● **Exercise brief**: Verbatim output of all the material below is required.

*** Provided material ***

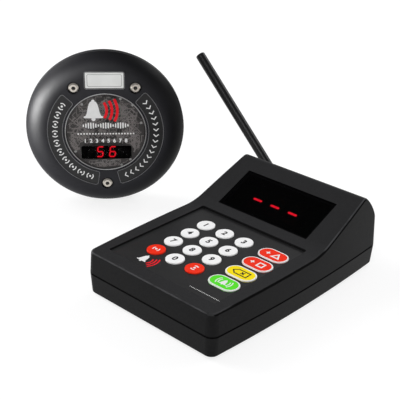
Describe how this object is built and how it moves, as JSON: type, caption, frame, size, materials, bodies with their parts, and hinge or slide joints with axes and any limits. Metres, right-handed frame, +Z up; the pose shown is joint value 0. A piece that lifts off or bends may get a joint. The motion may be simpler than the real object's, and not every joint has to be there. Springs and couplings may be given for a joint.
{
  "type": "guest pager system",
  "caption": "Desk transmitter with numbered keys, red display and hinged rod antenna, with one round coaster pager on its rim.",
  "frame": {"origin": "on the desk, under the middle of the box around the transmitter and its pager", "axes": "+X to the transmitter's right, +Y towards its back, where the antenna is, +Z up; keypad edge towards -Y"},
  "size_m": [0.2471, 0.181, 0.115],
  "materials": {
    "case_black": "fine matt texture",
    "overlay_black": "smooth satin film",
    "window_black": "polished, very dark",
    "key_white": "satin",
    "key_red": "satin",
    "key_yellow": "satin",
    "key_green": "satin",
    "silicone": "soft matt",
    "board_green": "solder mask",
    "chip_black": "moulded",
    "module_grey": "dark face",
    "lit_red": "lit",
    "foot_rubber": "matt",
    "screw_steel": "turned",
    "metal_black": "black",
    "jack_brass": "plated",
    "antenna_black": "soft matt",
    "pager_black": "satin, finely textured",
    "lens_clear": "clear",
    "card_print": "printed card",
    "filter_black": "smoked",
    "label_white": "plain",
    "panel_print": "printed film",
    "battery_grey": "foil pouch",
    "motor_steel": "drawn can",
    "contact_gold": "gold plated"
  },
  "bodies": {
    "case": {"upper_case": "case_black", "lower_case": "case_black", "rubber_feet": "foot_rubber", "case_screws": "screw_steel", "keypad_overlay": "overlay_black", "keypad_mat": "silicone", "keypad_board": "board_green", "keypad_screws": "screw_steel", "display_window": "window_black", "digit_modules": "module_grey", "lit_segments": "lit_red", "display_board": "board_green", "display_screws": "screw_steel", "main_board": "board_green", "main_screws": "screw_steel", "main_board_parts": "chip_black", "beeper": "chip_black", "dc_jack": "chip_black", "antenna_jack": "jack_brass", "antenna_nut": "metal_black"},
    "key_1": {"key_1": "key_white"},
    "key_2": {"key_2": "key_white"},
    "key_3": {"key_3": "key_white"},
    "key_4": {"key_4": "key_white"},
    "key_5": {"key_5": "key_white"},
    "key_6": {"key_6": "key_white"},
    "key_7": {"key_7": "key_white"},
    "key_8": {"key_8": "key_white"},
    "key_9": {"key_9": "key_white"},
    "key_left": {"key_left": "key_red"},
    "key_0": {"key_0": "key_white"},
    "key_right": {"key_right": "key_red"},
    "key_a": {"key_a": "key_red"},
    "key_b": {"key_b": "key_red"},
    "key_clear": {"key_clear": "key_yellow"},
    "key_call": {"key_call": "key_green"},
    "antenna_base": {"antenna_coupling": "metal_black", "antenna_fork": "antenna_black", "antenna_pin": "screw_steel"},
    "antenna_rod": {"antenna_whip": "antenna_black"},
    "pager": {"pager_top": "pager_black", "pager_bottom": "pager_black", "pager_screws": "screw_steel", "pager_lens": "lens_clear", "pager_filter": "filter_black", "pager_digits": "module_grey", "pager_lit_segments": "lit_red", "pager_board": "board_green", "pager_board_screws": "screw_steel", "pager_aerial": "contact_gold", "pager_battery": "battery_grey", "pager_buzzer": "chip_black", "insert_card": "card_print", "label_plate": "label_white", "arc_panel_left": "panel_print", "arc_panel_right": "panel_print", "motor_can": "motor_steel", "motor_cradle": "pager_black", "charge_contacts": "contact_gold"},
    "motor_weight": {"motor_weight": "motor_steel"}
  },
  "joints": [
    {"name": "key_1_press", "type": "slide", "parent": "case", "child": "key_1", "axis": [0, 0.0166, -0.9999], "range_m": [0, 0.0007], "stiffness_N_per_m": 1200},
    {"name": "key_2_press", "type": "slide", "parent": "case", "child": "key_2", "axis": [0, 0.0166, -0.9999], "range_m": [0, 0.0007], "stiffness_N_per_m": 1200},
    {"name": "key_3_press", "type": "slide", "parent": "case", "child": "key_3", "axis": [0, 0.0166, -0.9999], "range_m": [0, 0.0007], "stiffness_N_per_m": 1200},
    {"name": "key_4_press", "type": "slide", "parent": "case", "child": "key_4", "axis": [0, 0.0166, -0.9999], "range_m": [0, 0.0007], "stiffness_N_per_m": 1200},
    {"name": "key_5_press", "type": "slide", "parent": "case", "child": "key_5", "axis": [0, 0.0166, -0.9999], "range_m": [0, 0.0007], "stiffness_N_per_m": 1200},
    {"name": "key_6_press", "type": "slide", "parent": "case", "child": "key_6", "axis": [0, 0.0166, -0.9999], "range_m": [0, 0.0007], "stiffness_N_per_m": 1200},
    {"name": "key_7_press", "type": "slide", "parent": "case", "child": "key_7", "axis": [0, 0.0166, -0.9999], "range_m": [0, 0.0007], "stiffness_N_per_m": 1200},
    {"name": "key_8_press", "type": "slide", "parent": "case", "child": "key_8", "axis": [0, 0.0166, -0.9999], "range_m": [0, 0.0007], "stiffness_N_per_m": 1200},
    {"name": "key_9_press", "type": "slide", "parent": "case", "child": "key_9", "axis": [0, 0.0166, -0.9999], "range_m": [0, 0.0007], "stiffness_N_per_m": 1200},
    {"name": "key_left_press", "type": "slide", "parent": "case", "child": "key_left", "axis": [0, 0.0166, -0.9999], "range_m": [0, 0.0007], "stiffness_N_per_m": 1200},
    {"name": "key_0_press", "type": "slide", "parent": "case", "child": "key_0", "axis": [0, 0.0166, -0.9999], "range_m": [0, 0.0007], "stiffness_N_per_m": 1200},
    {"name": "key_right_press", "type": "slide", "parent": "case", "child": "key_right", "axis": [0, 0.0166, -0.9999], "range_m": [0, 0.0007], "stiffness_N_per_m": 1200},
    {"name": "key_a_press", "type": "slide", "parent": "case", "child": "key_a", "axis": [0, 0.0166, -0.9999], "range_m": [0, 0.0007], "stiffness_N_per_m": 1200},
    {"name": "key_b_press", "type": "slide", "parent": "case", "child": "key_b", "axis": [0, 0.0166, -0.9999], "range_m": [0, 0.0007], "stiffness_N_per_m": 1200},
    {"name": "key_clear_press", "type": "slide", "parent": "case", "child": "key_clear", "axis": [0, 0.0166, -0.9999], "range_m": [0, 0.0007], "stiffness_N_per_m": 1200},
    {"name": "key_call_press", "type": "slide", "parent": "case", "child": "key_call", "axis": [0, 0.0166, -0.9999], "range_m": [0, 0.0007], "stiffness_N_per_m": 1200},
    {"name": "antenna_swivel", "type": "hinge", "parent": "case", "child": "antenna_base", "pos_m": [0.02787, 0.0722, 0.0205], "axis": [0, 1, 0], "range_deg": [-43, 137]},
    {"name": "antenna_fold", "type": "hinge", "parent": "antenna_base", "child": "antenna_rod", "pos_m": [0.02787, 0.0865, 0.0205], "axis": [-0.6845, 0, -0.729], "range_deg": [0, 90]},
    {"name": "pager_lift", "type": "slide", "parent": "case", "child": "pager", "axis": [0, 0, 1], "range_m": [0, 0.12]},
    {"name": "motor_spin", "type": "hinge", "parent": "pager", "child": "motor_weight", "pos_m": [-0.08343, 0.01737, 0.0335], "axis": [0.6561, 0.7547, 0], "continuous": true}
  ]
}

***

● **Response below**:
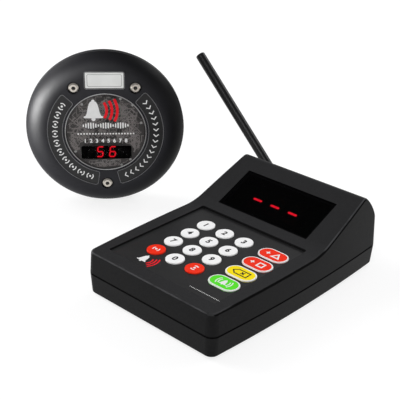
Describe how this object is built and how it moves, as JSON: type, caption, frame, size, materials, bodies with their parts, and hinge or slide joints with axes and any limits. Metres, right-handed frame, +Z up; the pose shown is joint value 0. A piece that lifts off or bends may get a joint. The motion may be simpler than the real object's, and not every joint has to be there. Springs and couplings may be given for a joint.
{
  "type": "guest pager system",
  "caption": "Desk transmitter with numbered keys, red display and hinged rod antenna, with one round coaster pager on its rim.",
  "frame": {"origin": "on the desk, under the middle of the box around the transmitter and its pager", "axes": "+X to the transmitter's right, +Y towards its back, where the antenna is, +Z up; keypad edge towards -Y"},
  "size_m": [0.2471, 0.181, 0.115],
  "materials": {
    "case_black": "fine matt texture",
    "overlay_black": "smooth satin film",
    "window_black": "polished, very dark",
    "key_white": "satin",
    "key_red": "satin",
    "key_yellow": "satin",
    "key_green": "satin",
    "silicone": "soft matt",
    "board_green": "solder mask",
    "chip_black": "moulded",
    "module_grey": "dark face",
    "lit_red": "lit",
    "foot_rubber": "matt",
    "screw_steel": "turned",
    "metal_black": "black",
    "jack_brass": "plated",
    "antenna_black": "soft matt",
    "pager_black": "satin, finely textured",
    "lens_clear": "clear",
    "card_print": "printed card",
    "filter_black": "smoked",
    "label_white": "plain",
    "panel_print": "printed film",
    "battery_grey": "foil pouch",
    "motor_steel": "drawn can",
    "contact_gold": "gold plated"
  },
  "bodies": {
    "case": {"upper_case": "case_black", "lower_case": "case_black", "rubber_feet": "foot_rubber", "case_screws": "screw_steel", "keypad_overlay": "overlay_black", "keypad_mat": "silicone", "keypad_board": "board_green", "keypad_screws": "screw_steel", "display_window": "window_black", "digit_modules": "module_grey", "lit_segments": "lit_red", "display_board": "board_green", "display_screws": "screw_steel", "main_board": "board_green", "main_screws": "screw_steel", "main_board_parts": "chip_black", "beeper": "chip_black", "dc_jack": "chip_black", "antenna_jack": "jack_brass", "antenna_nut": "metal_black"},
    "key_1": {"key_1": "key_white"},
    "key_2": {"key_2": "key_white"},
    "key_3": {"key_3": "key_white"},
    "key_4": {"key_4": "key_white"},
    "key_5": {"key_5": "key_white"},
    "key_6": {"key_6": "key_white"},
    "key_7": {"key_7": "key_white"},
    "key_8": {"key_8": "key_white"},
    "key_9": {"key_9": "key_white"},
    "key_left": {"key_left": "key_red"},
    "key_0": {"key_0": "key_white"},
    "key_right": {"key_right": "key_red"},
    "key_a": {"key_a": "key_red"},
    "key_b": {"key_b": "key_red"},
    "key_clear": {"key_clear": "key_yellow"},
    "key_call": {"key_call": "key_green"},
    "antenna_base": {"antenna_coupling": "metal_black", "antenna_fork": "antenna_black", "antenna_pin": "screw_steel"},
    "antenna_rod": {"antenna_whip": "antenna_black"},
    "pager": {"pager_top": "pager_black", "pager_bottom": "pager_black", "pager_screws": "screw_steel", "pager_lens": "lens_clear", "pager_filter": "filter_black", "pager_digits": "module_grey", "pager_lit_segments": "lit_red", "pager_board": "board_green", "pager_board_screws": "screw_steel", "pager_aerial": "contact_gold", "pager_battery": "battery_grey", "pager_buzzer": "chip_black", "insert_card": "card_print", "label_plate": "label_white", "arc_panel_left": "panel_print", "arc_panel_right": "panel_print", "motor_can": "motor_steel", "motor_cradle": "pager_black", "charge_contacts": "contact_gold"},
    "motor_weight": {"motor_weight": "motor_steel"}
  },
  "joints": [
    {"name": "key_1_press", "type": "slide", "parent": "case", "child": "key_1", "axis": [0, 0.0166, -0.9999], "range_m": [0, 0.0007], "stiffness_N_per_m": 1200},
    {"name": "key_2_press", "type": "slide", "parent": "case", "child": "key_2", "axis": [0, 0.0166, -0.9999], "range_m": [0, 0.0007], "stiffness_N_per_m": 1200},
    {"name": "key_3_press", "type": "slide", "parent": "case", "child": "key_3", "axis": [0, 0.0166, -0.9999], "range_m": [0, 0.0007], "stiffness_N_per_m": 1200},
    {"name": "key_4_press", "type": "slide", "parent": "case", "child": "key_4", "axis": [0, 0.0166, -0.9999], "range_m": [0, 0.0007], "stiffness_N_per_m": 1200},
    {"name": "key_5_press", "type": "slide", "parent": "case", "child": "key_5", "axis": [0, 0.0166, -0.9999], "range_m": [0, 0.0007], "stiffness_N_per_m": 1200},
    {"name": "key_6_press", "type": "slide", "parent": "case", "child": "key_6", "axis": [0, 0.0166, -0.9999], "range_m": [0, 0.0007], "stiffness_N_per_m": 1200},
    {"name": "key_7_press", "type": "slide", "parent": "case", "child": "key_7", "axis": [0, 0.0166, -0.9999], "range_m": [0, 0.0007], "stiffness_N_per_m": 1200},
    {"name": "key_8_press", "type": "slide", "parent": "case", "child": "key_8", "axis": [0, 0.0166, -0.9999], "range_m": [0, 0.0007], "stiffness_N_per_m": 1200},
    {"name": "key_9_press", "type": "slide", "parent": "case", "child": "key_9", "axis": [0, 0.0166, -0.9999], "range_m": [0, 0.0007], "stiffness_N_per_m": 1200},
    {"name": "key_left_press", "type": "slide", "parent": "case", "child": "key_left", "axis": [0, 0.0166, -0.9999], "range_m": [0, 0.0007], "stiffness_N_per_m": 1200},
    {"name": "key_0_press", "type": "slide", "parent": "case", "child": "key_0", "axis": [0, 0.0166, -0.9999], "range_m": [0, 0.0007], "stiffness_N_per_m": 1200},
    {"name": "key_right_press", "type": "slide", "parent": "case", "child": "key_right", "axis": [0, 0.0166, -0.9999], "range_m": [0, 0.0007], "stiffness_N_per_m": 1200},
    {"name": "key_a_press", "type": "slide", "parent": "case", "child": "key_a", "axis": [0, 0.0166, -0.9999], "range_m": [0, 0.0007], "stiffness_N_per_m": 1200},
    {"name": "key_b_press", "type": "slide", "parent": "case", "child": "key_b", "axis": [0, 0.0166, -0.9999], "range_m": [0, 0.0007], "stiffness_N_per_m": 1200},
    {"name": "key_clear_press", "type": "slide", "parent": "case", "child": "key_clear", "axis": [0, 0.0166, -0.9999], "range_m": [0, 0.0007], "stiffness_N_per_m": 1200},
    {"name": "key_call_press", "type": "slide", "parent": "case", "child": "key_call", "axis": [0, 0.0166, -0.9999], "range_m": [0, 0.0007], "stiffness_N_per_m": 1200},
    {"name": "antenna_swivel", "type": "hinge", "parent": "case", "child": "antenna_base", "pos_m": [0.02787, 0.0722, 0.0205], "axis": [0, 1, 0], "range_deg": [-43, 137]},
    {"name": "antenna_fold", "type": "hinge", "parent": "antenna_base", "child": "antenna_rod", "pos_m": [0.02787, 0.0865, 0.0205], "axis": [-0.6845, 0, -0.729], "range_deg": [0, 90]},
    {"name": "pager_lift", "type": "slide", "parent": "case", "child": "pager", "axis": [0, 0, 1], "range_m": [0, 0.12]},
    {"name": "motor_spin", "type": "hinge", "parent": "pager", "child": "motor_weight", "pos_m": [-0.08343, 0.01737, 0.0335], "axis": [0.6561, 0.7547, 0], "continuous": true}
  ]
}